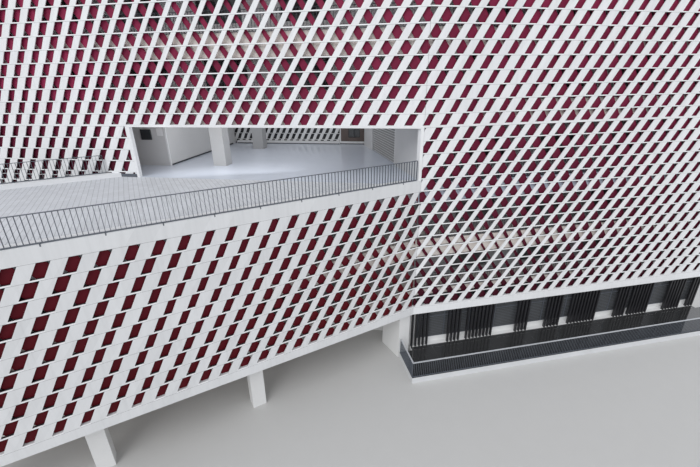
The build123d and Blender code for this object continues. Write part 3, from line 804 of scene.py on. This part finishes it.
def make_skins():
    for name, wall in WALLS.items():
        sheet = lattice_sheet(wall)
        edge_frame(sheet, wall)
        white, red = (WING_WHITE_SHADED, RED_BROWN_SHADED) if name.startswith("wing") else (WHITE, RED)
        finish_piece(name + "_sheet", sheet, [white], (name,), wall.place)
        finish_piece(name + "_fins", fin_layer(wall), [red], (), wall.place)
        finish_piece(name + "_rails", carrier_rails(wall), [SUPPORT_DARK], (), wall.place)
        # The lips stay flush on the one wall that the whole part ends with
        out = GAP if name == "main_skin_end" else LIP_OUT
        finish_piece(name + "_lips", foot_lips(wall, out), [LIP_HIGHLIGHT_WHITE], (), wall.place)


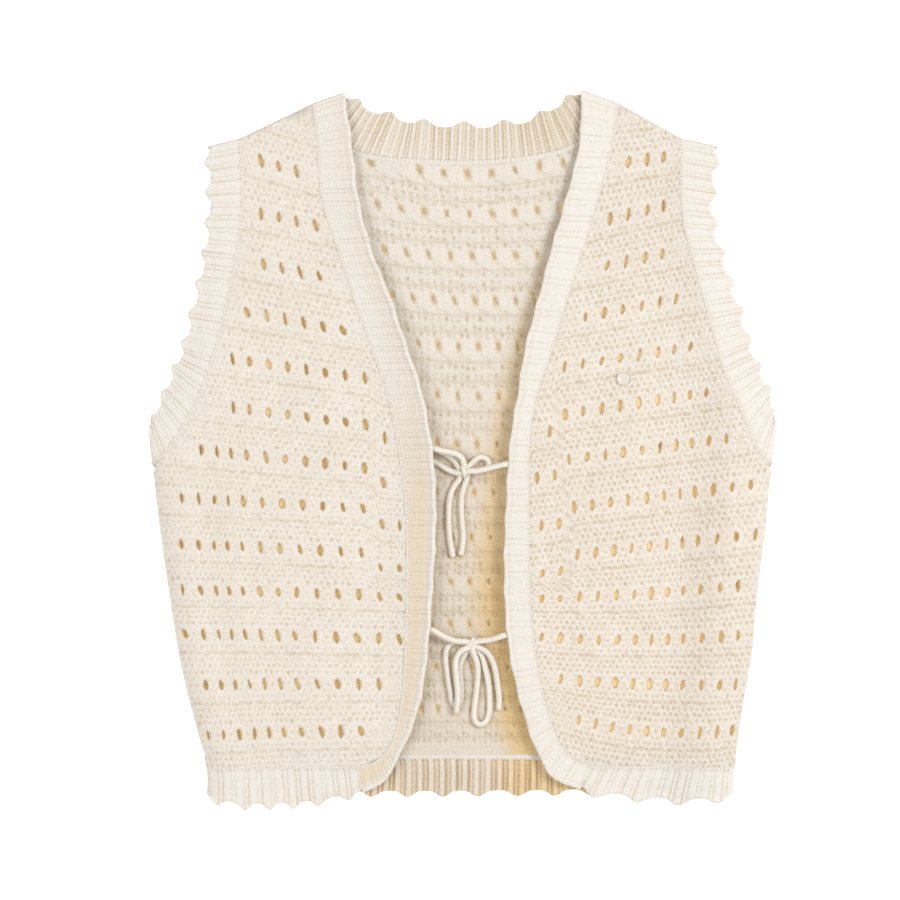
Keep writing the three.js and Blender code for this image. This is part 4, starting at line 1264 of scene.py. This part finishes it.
def floor_white():
    material = new_material("floor_white")
    tree = material.node_tree
    surface = principled(
        tree, Base_Color=(0.96, 0.96, 0.96, 1), Roughness=0.9, Emission_Color=(1, 1, 1, 1),
        Emission_Strength=0.45,
    )
    node(tree, "OutputMaterial", {0: surface.outputs[0]})
    return material


# Colours of the painted golden glow and, after them, of the painted shade
GLOW_GOLD = (0.94, 0.77, 0.46)
SHADE_TAN = (0.6, 0.445, 0.235)  # where the cloth lies in shade
SHADE_DARK_TAN = (0.4, 0.28, 0.13)  # and down between its stitches
PALE_GLOW_GOLD = (0.89, 0.79, 0.65)  # in the back's eyelets


# ---- the vest


def finish_piece(obj, material, slot, *nodes):
    obj.data.materials.append(material)
    if nodes:
        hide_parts(*nodes)
    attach(obj, "root")
    return obj


def make_cloths():
    # light is the colour on top of the stitches and dark the painted shade down between them
    return {
        "knit": cloth("knit_cotton", (0.79, 0.77, 0.727), (0.57, 0.475, 0.34), 0.5, 1.0, 0.08, 0.2),
        "rib": cloth("rib_cotton", (0.733, 0.709, 0.667), (0.59, 0.48, 0.33), 0.4, 0.6, 0.08, 0.08),
        "cord": cloth("cord_cotton", (0.775, 0.75, 0.695), (0.63, 0.545, 0.42), 0.4, 0.8, 0.12, 0.05),
    }


def corner_line(front):
    """x of the end of a front's hem, along the front band's first rib line."""
    row = {n: BANDS[front.name][n][0] for n in BANDS[front.name]}
    slant = (row["edge_x"] - row["seam_x"]) / (row["edge_y"] - row["y"])
    return lambda y: row["seam_x"] + slant * (y - row["y"]) + 0.6 * front.inward


def band_shade(xy, from_edge):
    """Painted shade of the right band, low down where it turns over, and none along its very edge."""
    low = smoothstep((90 - xy[:, 1]) / 160)
    return 0.4 * low * smoothstep((from_edge - 1.5) / 9) + 0.12 * bump(from_edge - 7, 4)


def neck_shade(xy, from_edge):
    """Painted shade of the back's neck rib, deeper towards the left shoulder, which shades it."""
    return 0.1 + 0.18 * smoothstep((xy[:, 0] - 10) / 60)


def back_hem_shade(xy, from_edge):
    """Painted shade of the back's hem, deeper where it goes behind the fronts."""
    return 0.28 + 0.6 * smoothstep((xy[:, 0] - 12) / 36) + 0.2 * smoothstep((-35 - xy[:, 0]) / 20)


HEM_TIPS = {
    "right": (0.055, 0.235, 0.39, 0.54, 0.70, 0.90),
    "left": (0.11, 0.40, 0.66, 0.91),
    "back": (0.035, 0.105, 0.175, 0.243, 0.311, 0.38, 0.448, 0.514, 0.592, 0.662, 0.731, 0.8, 0.868, 0.937),
}
# Each rib's scallops and their depth, the pitch of its ribs, how far they stand out, and its painted shade
RIB_LOOKS = {
    "armhole_front": (even_waves(22.4, 0.5), 5, 9.4, 1.1, None),
    "armhole_back": (even_waves(23.4, 0), 5, 9.4, 1.0, None),
    "band_right": (even_waves(26, 0), 0.8, 9.4, 0.75, band_shade),
    "band_left": (even_waves(26, 0), 0.8, 12.2, 0.75, None),
    "hem_right": (placed_waves(*HEM_TIPS["right"]), 5, 9.4, 1.2, None),
    "hem_left": (placed_waves(*HEM_TIPS["left"]), 5, 9.4, 1.2, None),
    "hem_back": (placed_waves(*HEM_TIPS["back"]), 5, 8.4, 2.6, back_hem_shade),
    "neck_back": (even_waves(28.9, 0.5), 5, 5.9, 1.9, neck_shade),
}


def add_ribs(rows, height, material):
    """Ribs from rows of (name, look, CAD node, rib lines, ends)."""
    for name, look, cad_node, line, ends in rows:
        finish_piece(rib(name, look, line, ends, height), material, "rib", cad_node)


def make_front(name, cloths):
    """A front with its ribs. Gives back the seams on it."""
    front = FRONTS[name]
    finish_piece(make_front_knit(name), cloths["knit"], "knit", f"front_{name}")
    hem_ends = (front.outline, corner_line(front))[:: front.inward]
    arm = (side_line(ARMS[name]), (UNDERARM_Y, front.shoulder[0]))
    band = (side_line(BANDS[name]), (HEM_SEAM_Y, front.shoulder[1]))
    hem = (hem_line(name, HEM_SEAM_Y, *hem_ends), (0, 1))
    ribs = [
        (f"armhole_front_{name}", "armhole_front", f"armhole_rib_front_{name}", *arm),
        (f"band_{name}", f"band_{name}", f"band_front_{name}", *band),
        (f"hem_front_{name}", f"hem_{name}", f"hem_rib_front_{name}", *hem),
    ]
    add_ribs(ribs, front.height, cloths["rib"])
    lines = {"arm": arm, "band": band, "hem": hem}
    seams = [seam(f"seam_{look}_{name}", look, *line, front.height) for look, line in lines.items()]
    seams += [side_seam(name), shoulder_seam(name)]
    return [finish_piece(obj, cloths["rib"], "rib") for obj in seams]


def make_back(cloths):
    """The back with its ribs. Gives back the seams on it."""
    finish_piece(make_back_knit(), cloths["knit"], "knit", "back_panel")
    neck = (neck_line, (BACK_NECK["x"][0], BACK_NECK["x"][-1]))
    hem = (hem_line("back", BACK_HEM_SEAM_Y, *(front.outline for front in FRONTS.values())), (0, 1))
    ribs = [
        ("neck_back", "neck_back", "neck_rib_back", *neck),
        ("hem_back", "hem_back", "hem_rib_back", *hem),
    ]
    for name, front in FRONTS.items():
        line, ends = side_line(ARMS[name], ARM_BACK_INSET), (UNDERARM_Y, front.shoulder[0])
        ribs.append((f"armhole_back_{name}", "armhole_back", f"armhole_rib_back_{name}", line, ends))
    add_ribs(ribs, back_height, cloths["rib"])
    lines = {"neck_back": neck, "hem_back": hem}
    seams = [seam(f"seam_{look}", look, *line, back_height) for look, line in lines.items()]
    return [finish_piece(obj, cloths["rib"], "rib") for obj in seams]


# Each sheet's flat width and length, its flat area where it is shaped, and what it lies on.
SHEETS = {
    "front_right_knit": (0.199, 0.490, 0.0653, "back_knit"),
    "front_left_knit": (0.188, 0.490, 0.0636, "back_knit"),
    "back_knit": (0.465, 0.482, 0.1804, "floor"),
    "armhole_front_right": (0.0247, 0.239, None, "armhole_back_right"),
    "armhole_front_left": (0.0247, 0.236, None, "armhole_back_left"),
    "armhole_back_right": (0.0207, 0.243, None, "floor"),
    "armhole_back_left": (0.0207, 0.240, None, "floor"),
    "band_right": (0.0225, 0.528, None, "back_knit"),
    "band_left": (0.0202, 0.529, None, "back_knit"),
    "hem_front_right": (0.122, 0.0257, None, "hem_back"),
    "hem_front_left": (0.114, 0.0238, None, "hem_back"),
    "neck_back": (0.219, 0.0297, None, "floor"),
    "hem_back": (0.395, 0.026, None, "floor"),
}


def declare_sheets(seams, disc):
    """Goes over each panel and rib in SHEETS with what is sewn on it, and declares nothing."""
    going = {
        "front_right_knit": seams["right"],
        "front_left_knit": [*seams["left"], disc],
        "back_knit": seams["back"],
    }
    for name, (width, length, area, under) in SHEETS.items():
        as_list(going.get(name, ()))


def make_ties(cloths):
    cords = {name: make_cord(name) for name in CORD_ROUTES}
    for name, (obj, _, _) in cords.items():
        nodes = [name.replace("cord", part) for part in ("tie", "loop", "tail")]
        finish_piece(obj, cloths["cord"], "cord", *nodes)
    knots = {name: finish_piece(make_knot(name), cloths["cord"], "cord", name) for name in KNOTS}


def make_camera():
    camera = link("camera", bpy.data.cameras.new("camera"))
    camera.data.sensor_width = 36.0
    camera.data.lens = 36.0 * 4.0 / 0.666  # a view 0.666 m wide from 4 m up
    camera.data.clip_end = 50.0
    camera.location = (-0.0078, 0.0, 4.0)
    bpy.context.scene.camera = camera


def area_light(name, place, size, watts):
    light = link(name, bpy.data.lights.new(name, "AREA"))
    light.data.shape = "DISK"
    light.data.size = size
    light.data.energy = watts
    light.data.color = (0.975, 0.985, 1.02)
    light.location = place
    light.rotation_euler = Vector(place).to_track_quat("Z", "Y").to_euler()


def make_studio():
    """Soft light from the upper right over a white floor that is lit from below, as on a light table."""
    scene = bpy.context.scene
    scene.view_settings.view_transform = "Standard"
    scene.view_settings.look = "None"
    scene.world = bpy.data.worlds.new("studio")
    scene.world.use_nodes = True
    sky = scene.world.node_tree.nodes["Background"]
    sky.inputs[0].default_value = (1.0, 0.95, 0.885, 1)
    sky.inputs[1].default_value = 0.69
    area_light("key", (1.15, 0.4, 1.9), 0.8, 29.5)
    area_light("fill", (-1.15, -0.2, 2.1), 1.2, 18)
    mesh = bpy.data.meshes.new("floor")
    mesh.from_pydata([(-6, -6, 0), (6, -6, 0), (6, 6, 0), (-6, 6, 0)], [], [(0, 1, 2, 3)])
    mesh.materials.append(floor_white())
    floor = link("floor", mesh)
    floor.location.z = -0.0003


make_camera()
CLOTHS = make_cloths()
make_ties(CLOTHS)
SEAMS = {"back": make_back(CLOTHS)}
for side in FRONTS:
    SEAMS[side] = make_front(side, CLOTHS)
PEARL_DISC = finish_piece(make_disc(FRONTS["left"].height), pearl(), "pearl", "disc")
declare_sheets(SEAMS, PEARL_DISC)
make_studio()
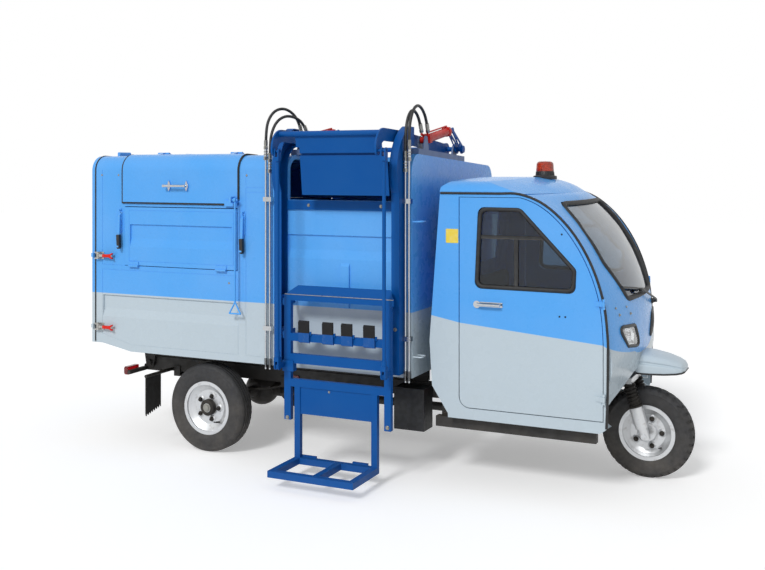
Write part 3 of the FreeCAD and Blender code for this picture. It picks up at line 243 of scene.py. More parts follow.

▸ Problem to work on:
Please give back only the lines between the first line of the entries and the line with "return material", both ends included, word for word.

▸ Final answer:
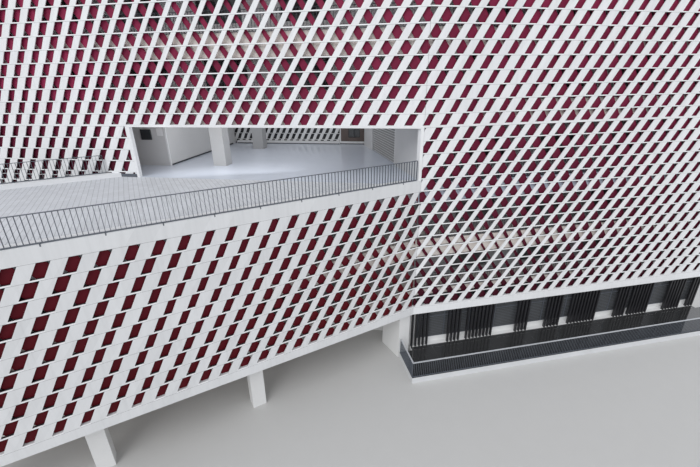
The build123d and Blender code for this object continues. Write part 3, from line 804 of scene.py on. This part finishes it.
def make_skins():
    for name, wall in WALLS.items():
        sheet = lattice_sheet(wall)
        edge_frame(sheet, wall)
        white, red = (WING_WHITE_SHADED, RED_BROWN_SHADED) if name.startswith("wing") else (WHITE, RED)
        finish_piece(name + "_sheet", sheet, [white], (name,), wall.place)
        finish_piece(name + "_fins", fin_layer(wall), [red], (), wall.place)
        finish_piece(name + "_rails", carrier_rails(wall), [SUPPORT_DARK], (), wall.place)
        # The lips stay flush on the one wall that the whole part ends with
        out = GAP if name == "main_skin_end" else LIP_OUT
        finish_piece(name + "_lips", foot_lips(wall, out), [LIP_HIGHLIGHT_WHITE], (), wall.place)


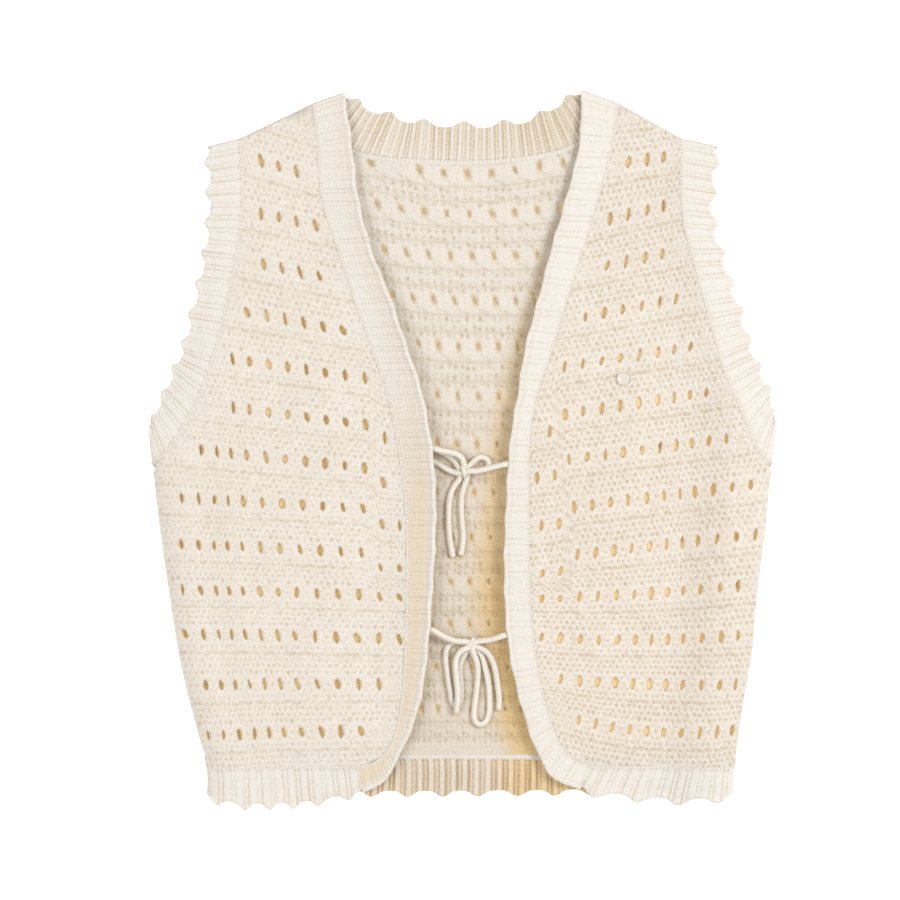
Keep writing the three.js and Blender code for this image. This is part 4, starting at line 1264 of scene.py. This part finishes it.
def floor_white():
    material = new_material("floor_white")
    tree = material.node_tree
    surface = principled(
        tree, Base_Color=(0.96, 0.96, 0.96, 1), Roughness=0.9, Emission_Color=(1, 1, 1, 1),
        Emission_Strength=0.45,
    )
    node(tree, "OutputMaterial", {0: surface.outputs[0]})
    return material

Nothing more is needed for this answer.